To recalculate the credit, the Rhode Island State Disability Insurance (RISDI) should be included as part of the total tax paid to Rhode Island; the computation of the credit is based on comparing the Massachusetts income tax on income reported to Rhode Island to the actual tax plus any RISDI paid; the credit is limited to the smaller of these two amounts.  

Income Taxed at a Different Rate:
In calculating the allowable credit, a separate calculation should be prepared for each item of income taxed at a different rate. For example, Part B income requires a separate calculation from Part C income items.

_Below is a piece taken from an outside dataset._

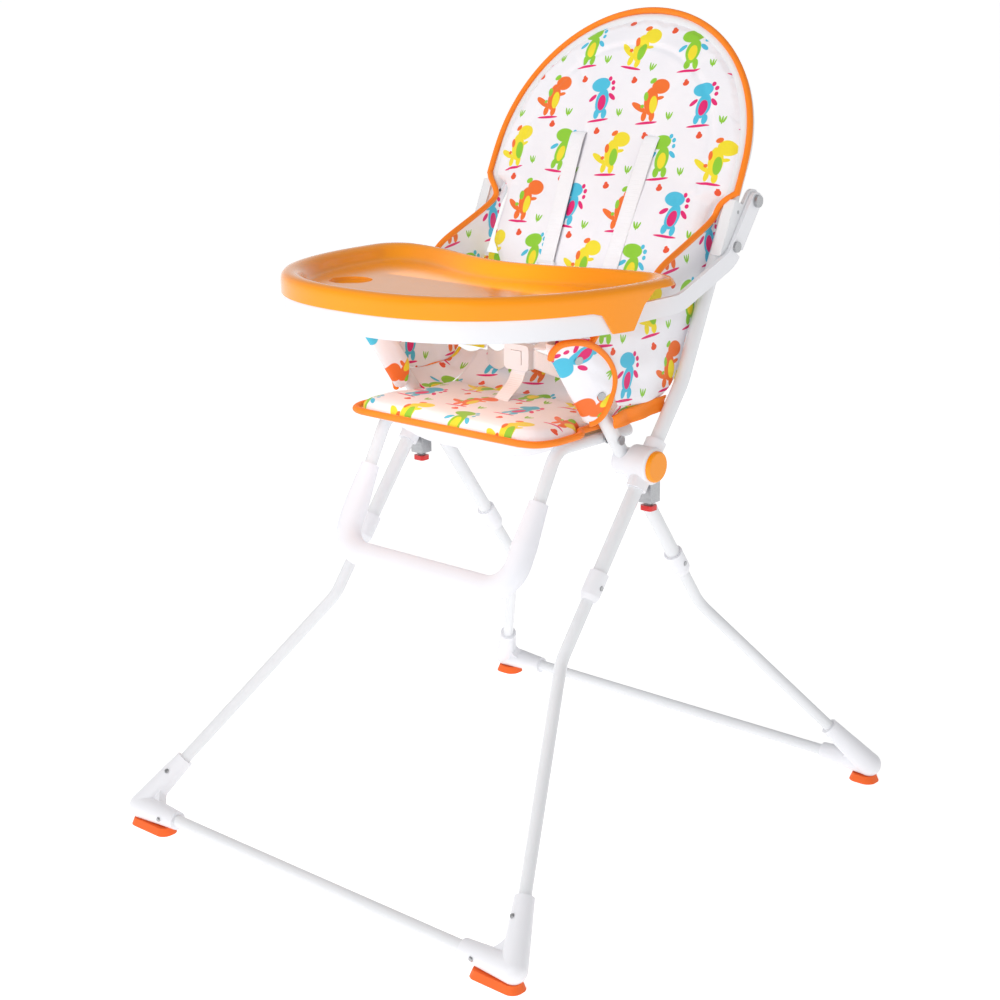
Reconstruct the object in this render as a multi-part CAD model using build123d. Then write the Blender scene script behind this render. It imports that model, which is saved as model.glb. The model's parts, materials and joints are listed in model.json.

Where to Report on Original Tax Return; What to Enclose:

Documentation to Submit with Abatement/Amended Tax Return:

  • Copy of the personal income tax return from the other state or jurisdiction;
  • Copy of Massachusetts Form 1 or 1-NR/PY, Schedule Z - Line 12 Worksheet, from the instruction booklet, showing the correct calculation of the credit;
  • For income taxed at different rates, a separate worksheet for each rate of income;
  • For S Corporation shareholder or a partner, a statement from the S corporation or partnership showing the distributive income taxed in another jurisdiction. The statement must list the taxes paid on behalf of the shareholder or partner and specify where the taxes were paid.